=== What needs to be done ===
Quote the whole listing verbatim.

=== Provided entries ===
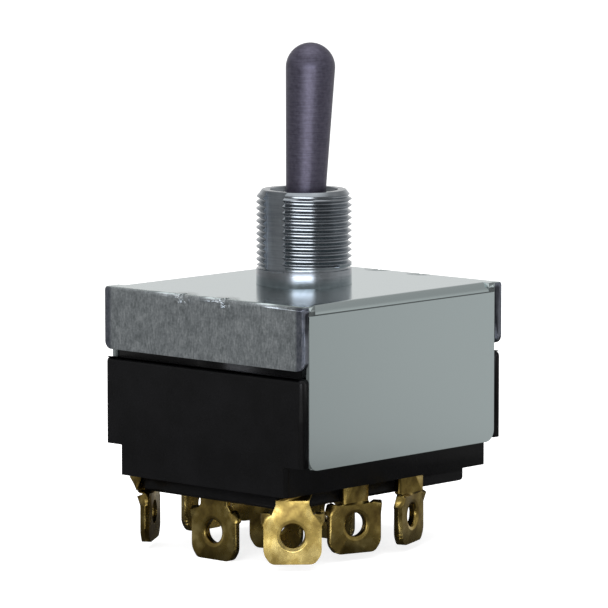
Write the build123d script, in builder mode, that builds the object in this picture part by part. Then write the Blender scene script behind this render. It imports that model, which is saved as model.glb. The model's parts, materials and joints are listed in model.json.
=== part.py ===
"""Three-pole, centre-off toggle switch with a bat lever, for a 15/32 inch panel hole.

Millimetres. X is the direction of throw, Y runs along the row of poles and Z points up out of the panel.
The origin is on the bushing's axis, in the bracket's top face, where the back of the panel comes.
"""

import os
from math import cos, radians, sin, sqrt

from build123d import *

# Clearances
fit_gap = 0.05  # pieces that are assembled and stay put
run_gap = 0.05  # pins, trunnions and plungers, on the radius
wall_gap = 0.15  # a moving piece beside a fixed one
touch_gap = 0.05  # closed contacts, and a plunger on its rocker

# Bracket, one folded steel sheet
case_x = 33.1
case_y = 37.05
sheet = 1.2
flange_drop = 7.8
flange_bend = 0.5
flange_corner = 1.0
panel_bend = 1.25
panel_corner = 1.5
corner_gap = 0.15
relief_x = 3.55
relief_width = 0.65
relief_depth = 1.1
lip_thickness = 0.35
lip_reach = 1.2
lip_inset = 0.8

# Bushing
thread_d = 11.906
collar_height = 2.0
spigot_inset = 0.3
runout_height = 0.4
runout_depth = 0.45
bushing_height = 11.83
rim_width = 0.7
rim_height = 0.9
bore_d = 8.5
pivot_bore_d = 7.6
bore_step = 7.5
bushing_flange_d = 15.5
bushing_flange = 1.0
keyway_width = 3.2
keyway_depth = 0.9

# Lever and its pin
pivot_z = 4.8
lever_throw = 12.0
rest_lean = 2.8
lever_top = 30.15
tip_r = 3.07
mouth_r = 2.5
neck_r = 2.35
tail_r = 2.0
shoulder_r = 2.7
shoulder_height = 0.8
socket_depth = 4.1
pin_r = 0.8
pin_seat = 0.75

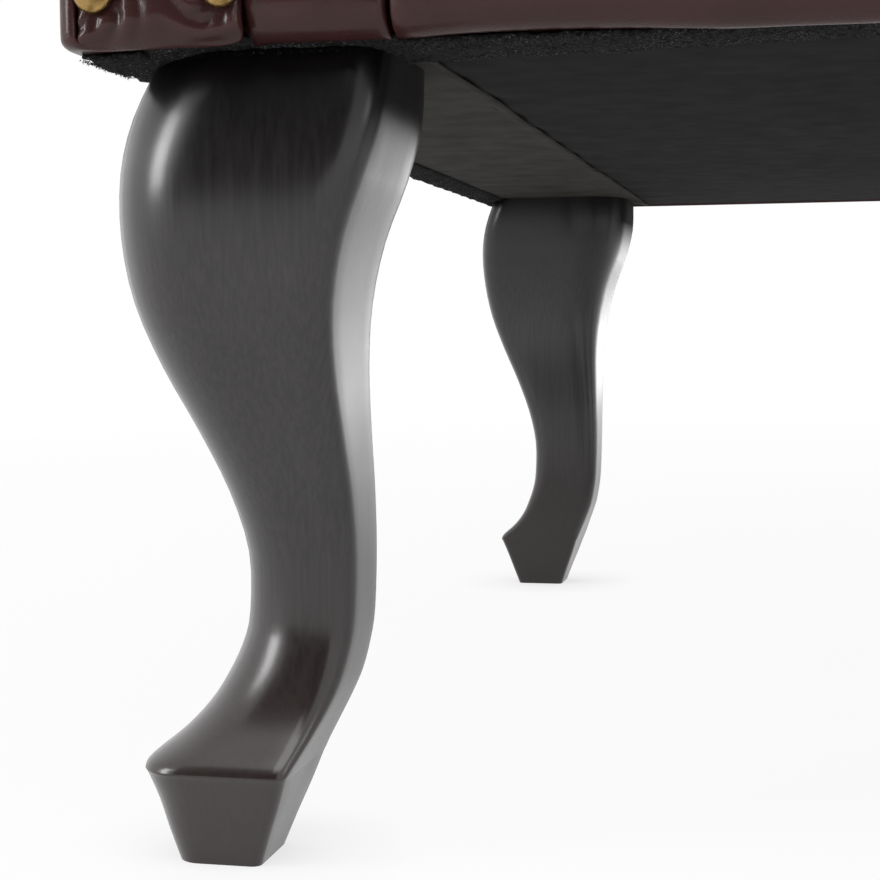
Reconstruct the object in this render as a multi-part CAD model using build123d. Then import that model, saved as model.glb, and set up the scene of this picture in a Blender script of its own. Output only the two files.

=== Full answer ===
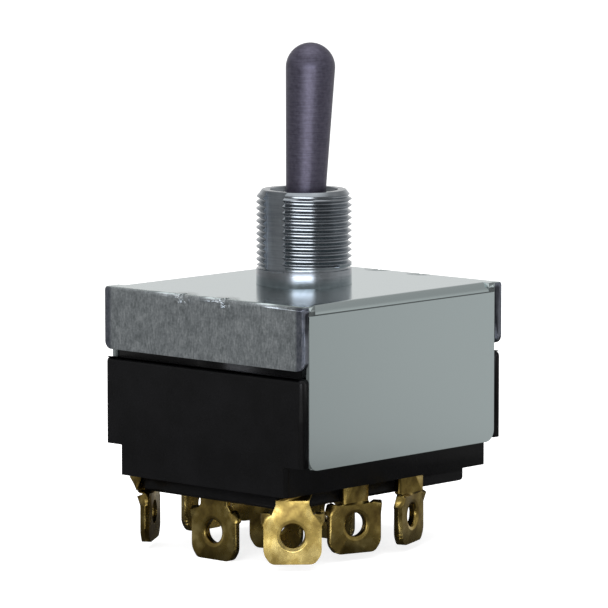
Write the build123d script, in builder mode, that builds the object in this picture part by part. Then write the Blender scene script behind this render. It imports that model, which is saved as model.glb. The model's parts, materials and joints are listed in model.json.
=== part.py ===
"""Three-pole, centre-off toggle switch with a bat lever, for a 15/32 inch panel hole.

Millimetres. X is the direction of throw, Y runs along the row of poles and Z points up out of the panel.
The origin is on the bushing's axis, in the bracket's top face, where the back of the panel comes.
"""

import os
from math import cos, radians, sin, sqrt

from build123d import *

# Clearances
fit_gap = 0.05  # pieces that are assembled and stay put
run_gap = 0.05  # pins, trunnions and plungers, on the radius
wall_gap = 0.15  # a moving piece beside a fixed one
touch_gap = 0.05  # closed contacts, and a plunger on its rocker

# Bracket, one folded steel sheet
case_x = 33.1
case_y = 37.05
sheet = 1.2
flange_drop = 7.8
flange_bend = 0.5
flange_corner = 1.0
panel_bend = 1.25
panel_corner = 1.5
corner_gap = 0.15
relief_x = 3.55
relief_width = 0.65
relief_depth = 1.1
lip_thickness = 0.35
lip_reach = 1.2
lip_inset = 0.8

# Bushing
thread_d = 11.906
collar_height = 2.0
spigot_inset = 0.3
runout_height = 0.4
runout_depth = 0.45
bushing_height = 11.83
rim_width = 0.7
rim_height = 0.9
bore_d = 8.5
pivot_bore_d = 7.6
bore_step = 7.5
bushing_flange_d = 15.5
bushing_flange = 1.0
keyway_width = 3.2
keyway_depth = 0.9

# Lever and its pin
pivot_z = 4.8
lever_throw = 12.0
rest_lean = 2.8
lever_top = 30.15
tip_r = 3.07
mouth_r = 2.5
neck_r = 2.35
tail_r = 2.0
shoulder_r = 2.7
shoulder_height = 0.8
socket_depth = 4.1
pin_r = 0.8
pin_seat = 0.75

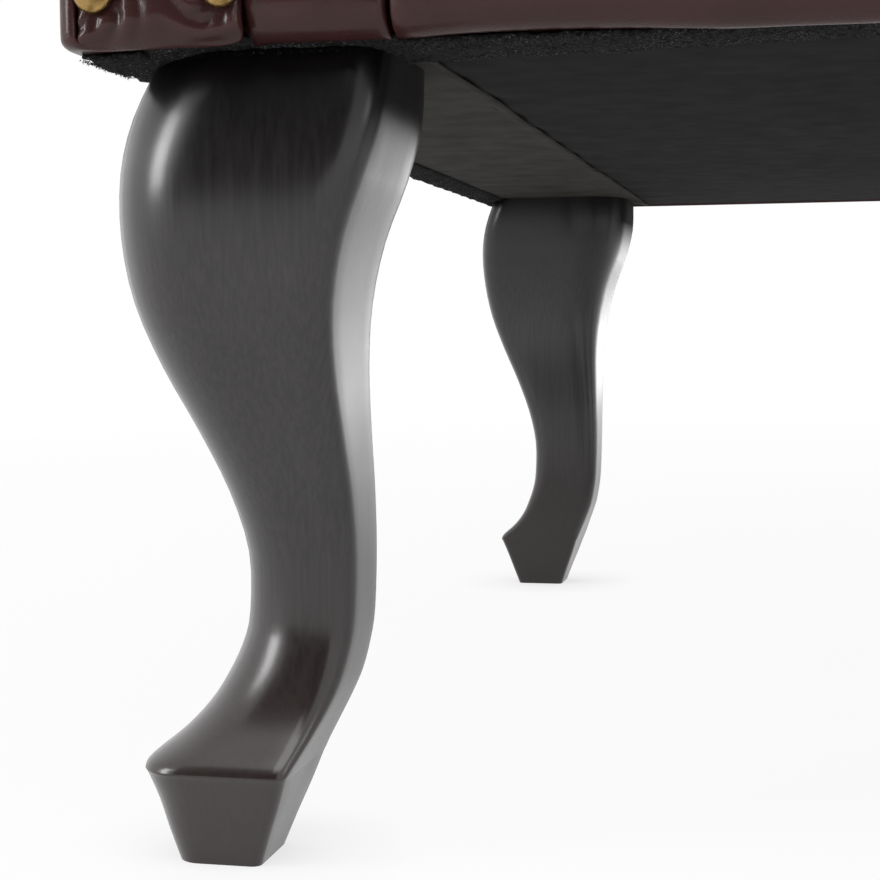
Reconstruct the object in this render as a multi-part CAD model using build123d. Then import that model, saved as model.glb, and set up the scene of this picture in a Blender script of its own. Output only the two files.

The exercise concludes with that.